= Exercise description =
Report all lines from the entries below in which "this" appears.

####

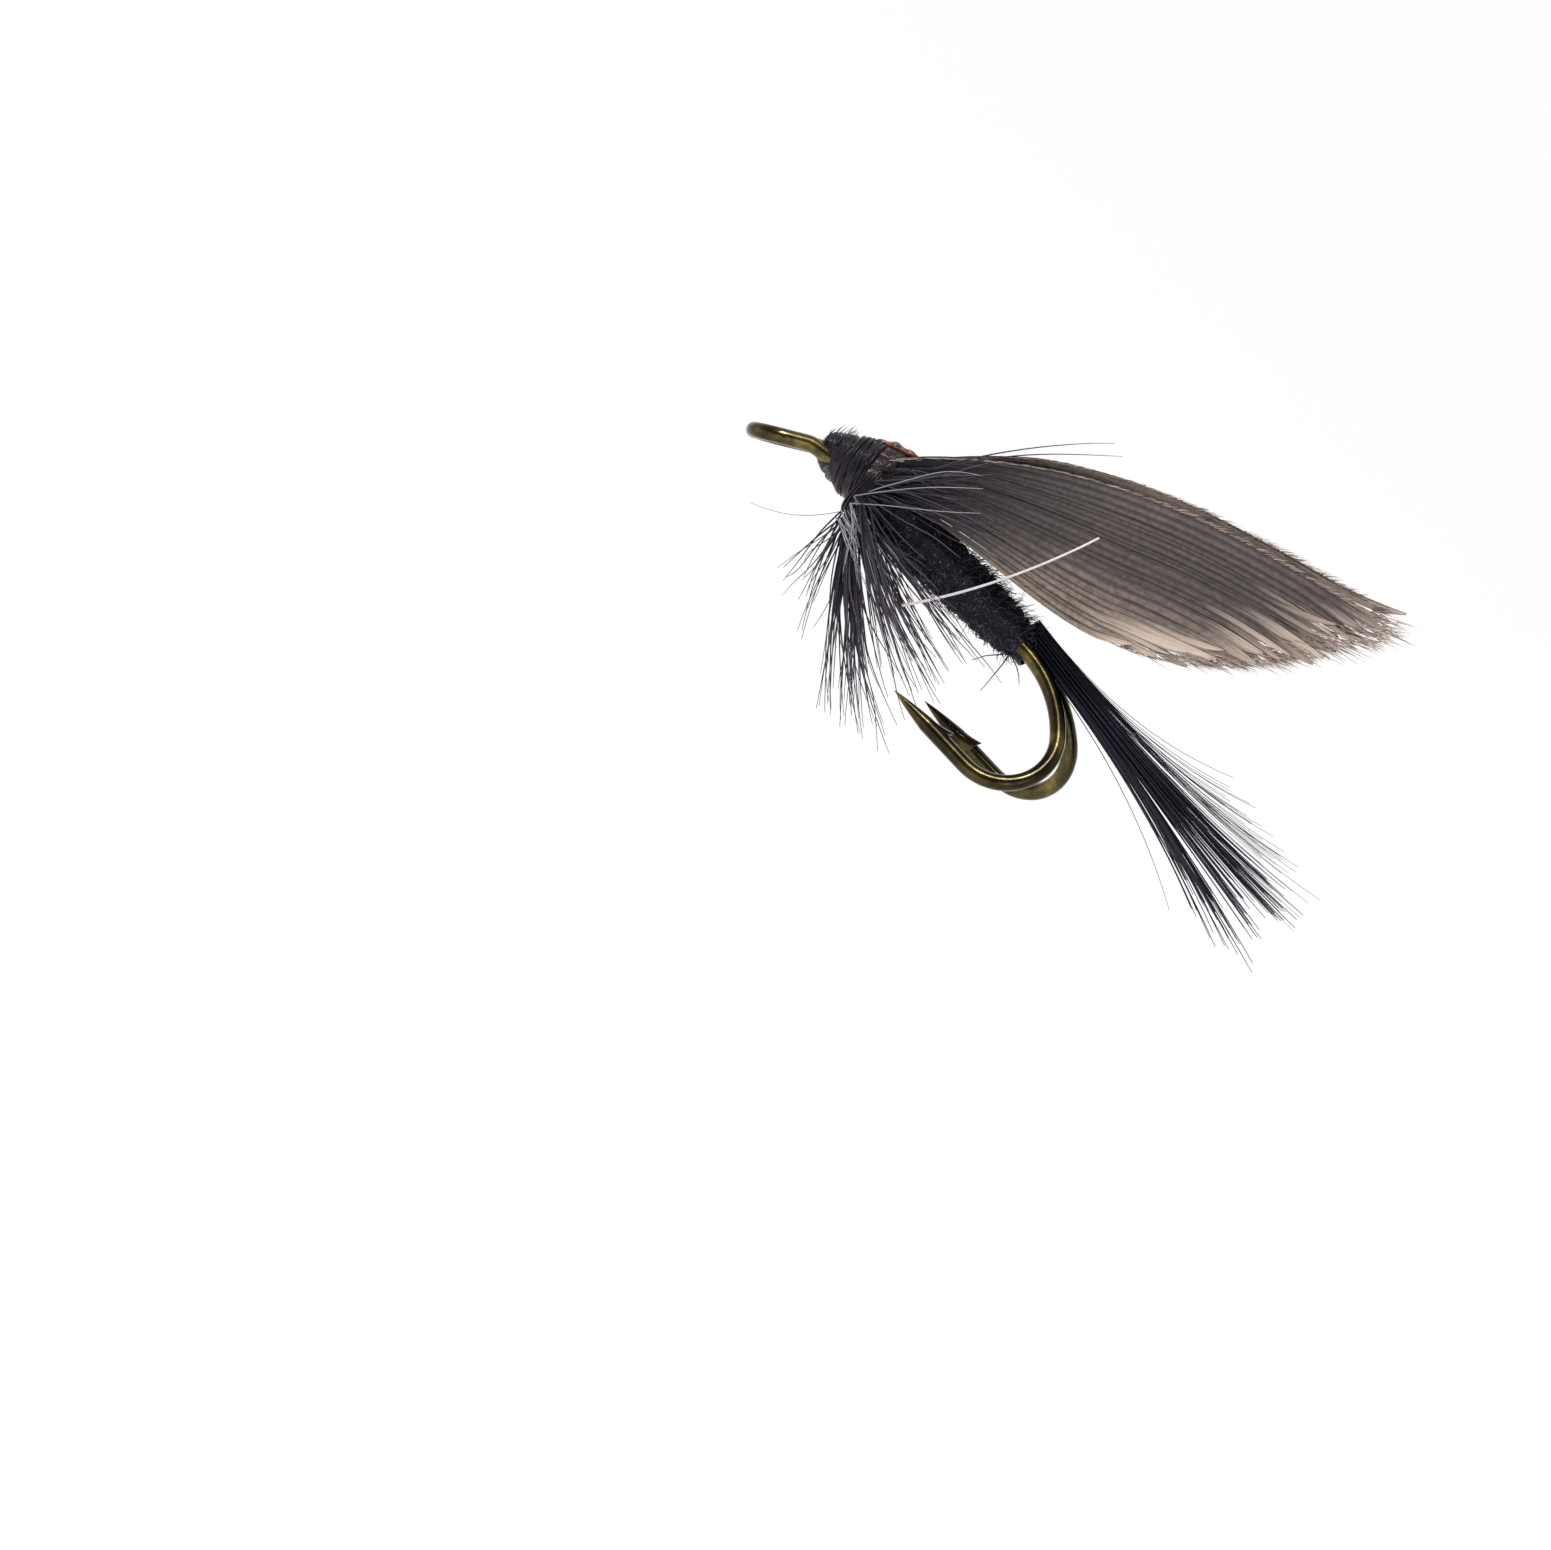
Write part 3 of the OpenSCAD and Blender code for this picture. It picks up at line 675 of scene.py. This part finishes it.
def low_edge(t):
    """Height of its low edge: wide at the root, deepest past the middle."""
    return -1.3 * (1 - t) ** 5 - 3.4 * np.sin(math.pi * t ** 1.22)


def sheet_y(z):
    """How far out the bowed slip lies at height z."""
    chord = math.hypot(SLIP_LEAN, SLIP_DROP)
    reach = math.sqrt(SLIP_BOW_R ** 2 - chord ** 2 / 4)
    cy = RIDGE_GAP / 2 + SLIP_LEAN / 2 - reach * SLIP_DROP / chord
    cz = RIDGE_H - SLIP_DROP / 2 - reach * SLIP_LEAN / chord
    return cy + np.sqrt(np.maximum(SLIP_BOW_R ** 2 - (z - cz) ** 2, 0))


def slip_width(t):
    """Width that the barbs share, which stops changing where the slip is widest."""
    widest = 0.5
    return top_edge(np.minimum(t, widest)) - low_edge(np.minimum(t, widest))


def barb_end(v):
    """Share of the length at which the barb at share v of the width meets the low edge."""
    t = np.linspace(0.5, 1.0, 200)
    inside = top_edge(t) - v * slip_width(t) >= low_edge(t)
    return t[inside][-1] if inside.any() else 0.55


def make_slip(side, seed, lift, pale_top):
    """One slip: barbs laid edge over edge like clapboard, free of each other near their ends.

    The barbs within share pale_top of the ridge are paler.
    """
    local_rng = np.random.default_rng(seed)
    made = Build()
    profile = np.array([0.0, 0.07, 0.16, 0.26, 0.5, 0.8, 1.14])
    height = np.array([0.010, 0.035, 0.038, 0.014, 0.004, 0.0, -0.014])
    across = np.concatenate([profile, profile[::-1]]) / 1.16
    s = np.linspace(0, 1, BARB_RINGS)
    free = np.clip((s - 0.84) / 0.16, 0, 1) ** 1.6
    narrow = 1 - 0.75 * np.clip((s - 0.93) / 0.07, 0, 1) ** 1.6
    edges = np.concatenate([[0], np.cumsum(local_rng.uniform(0.55, 1.45, WING_BARBS))])
    edges /= edges[-1]
    ragged = 0.0
    for i in range(WING_BARBS):
        v0, v1 = edges[i], edges[i + 1]
        ragged = 0.6 * ragged + local_rng.uniform(-0.022, 0.022)
        end = barb_end((v0 + v1) / 2) + ragged - WING_START
        t = WING_START + (end - WING_START) * s
        stray_z = free * local_rng.normal() * 0.15
        stray_y = free * local_rng.uniform(-0.05, 0.20)
        wave = 0.018 * np.sin(s * local_rng.uniform(5, 9) + local_rng.uniform(0, 6))
        width = slip_width(t) * (v1 - v0)
        z = (top_edge(t) - v0 * slip_width(t))[:, None] - (width * narrow)[:, None] * profile
        z = z + (stray_z + wave)[:, None]
        y = sheet_y(z) + stray_y[:, None]
        x = np.broadcast_to((WING_LEN * t)[:, None], z.shape)
        pinch = np.clip(t / 0.10, 0, 1)[:, None] ** 0.8
        raised = z + (lift * np.clip(t / 0.25, 0, 1))[:, None]
        outer = np.stack([x, y * (0.45 + 0.55 * pinch) + height, raised], -1)
        inner = outer - PORT * BARB_THICK
        ring = np.concatenate([outer, inner[:, ::-1]], axis=1)
        ring[..., 1] *= side
        low = np.clip((v0 - 0.5) / 0.3, 0, 1) * np.clip((s - 0.18) / 0.4, 0, 1)
        if pale_top and v0 < pale_top:
            low = np.maximum(low, 0.9 * np.clip(s / 0.2, 0, 1))
        low = low * local_rng.uniform(0.6, 1.1)
        tones = np.repeat(s + 0.10 * (v0 > 0.7) + 0.05 * local_rng.normal(), ring.shape[1])
        made.grid(wing_frame(ring), tones=tones, shade=np.repeat(low, ring.shape[1]))
        made.uvs[-1][:, 1] = np.tile(across, BARB_RINGS) + i
    return made


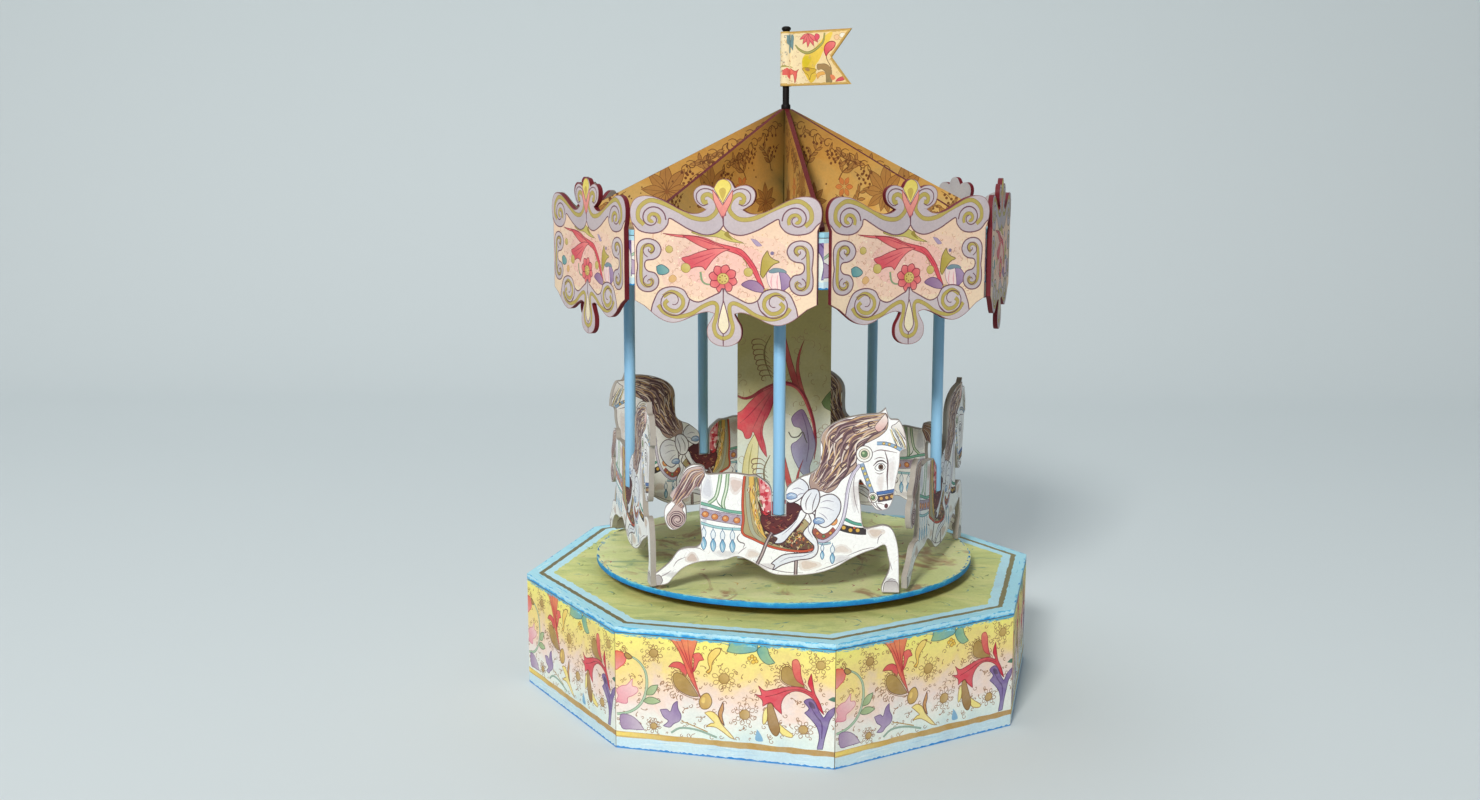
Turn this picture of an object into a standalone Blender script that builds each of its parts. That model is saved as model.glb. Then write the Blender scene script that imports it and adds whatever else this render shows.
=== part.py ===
"""Wind-up carousel toy: printed board carousel on an eight-sided box that holds a spring motor.

World frame: origin on the table at the middle of the base, +Z up, front toward -Y.
Bearings round the axis are measured from the front (-Y), positive toward +X.
"""

import math

import bmesh
import bpy
from mathutils import Matrix, Vector

MM = 0.001

# ---------------------------------------------------------------- driving dimensions, in millimetres
BOARD_GAP = 0.3  # clearance left between pieces that are glued or rest on each other

BASE_VERTEX_R = 120.0
BASE_TURN = 10.12  # bearing of one corner of the base
BASE_HEIGHT = 52.0
BASE_TOP_T = 2.3
SIDE_T = 2.5
FLOOR_Z = 17.5
FLOOR_T = 2.5

TURNTABLE_R = 87.7
TURNTABLE_Z = 57.1
TURNTABLE_T = 2.3

COLUMN_W = 42.0
CANOPY_TURN = 8.385  # bearing of one corner of the canopy
CANOPY_FLOOR_Z = 190.2
CANOPY_T = 2.5
DRUM_AP = 95.6  # apothem of the drum's outer faces
DRUM_T = 2.5
DRUM_TOP = 210.1
DECK_T = 2.0

ROOF_APEX_Z = 264.7
FIN_T = 2.0
FIN_R = 99.5
FIN_BAND = 10.0  # height of each quarter lap on the axis
FIN_SLOT = 2.75  # half width of the slots that clear the other fins

BOARD_T = 2.0
POLE_D = 5.0
POLE_RING = 72.6
POLE_TURN = -1.5
POLE_FOOT = 93.4
HORSE_T = 2.4
HORSE_FOOT = 60.6
HORSE_UNIT = 0.4275  # one grid square of the horse drawing
SLOT_W = 5.7

SPINDLE_R = 3.0
SPINDLE_TOP = 212.1
FLANGE_R = 15.0
SHAFT_HOLE = 3.4

PLATE_T = 1.2
PLATE_LOW = 20.3
PLATE_HIGH = 44.0
BARREL_AT = (-36.0, 0.0)
MIDDLE_AT = (26.6, 0.0)
GOVERNOR_AT = (47.6, 0.0)
CLICK_AT = (-21.0, -13.0)
PILLARS = ((-60.0, 26.0), (-60.0, -26.0), (58.0, 24.0))

PINION_TEETH, BARREL_TEETH, FIRST_MODULE = 20, 60, 0.9
SPINDLE_WHEEL_TEETH, MIDDLE_PINION_TEETH, SECOND_MODULE = 64, 12, 0.7
MIDDLE_WHEEL_TEETH, GOVERNOR_PINION_TEETH, THIRD_MODULE = 60, 10, 0.6
RATCHET_TEETH = 12

# ---------------------------------------------------------------- scene
for old in list(bpy.data.objects):
    bpy.data.objects.remove(old)

CAROUSEL = bpy.data.collections.new("wind_up_carousel")
CUTTERS = bpy.data.collections.new("cutters")
bpy.context.scene.collection.children.link(CAROUSEL)
bpy.context.scene.collection.children.link(CUTTERS)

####

= Solution to the exercise =
Write part 3 of the OpenSCAD and Blender code for this picture. It picks up at line 675 of scene.py. This part finishes it.
Turn this picture of an object into a standalone Blender script that builds each of its parts. That model is saved as model.glb. Then write the Blender scene script that imports it and adds whatever else this render shows.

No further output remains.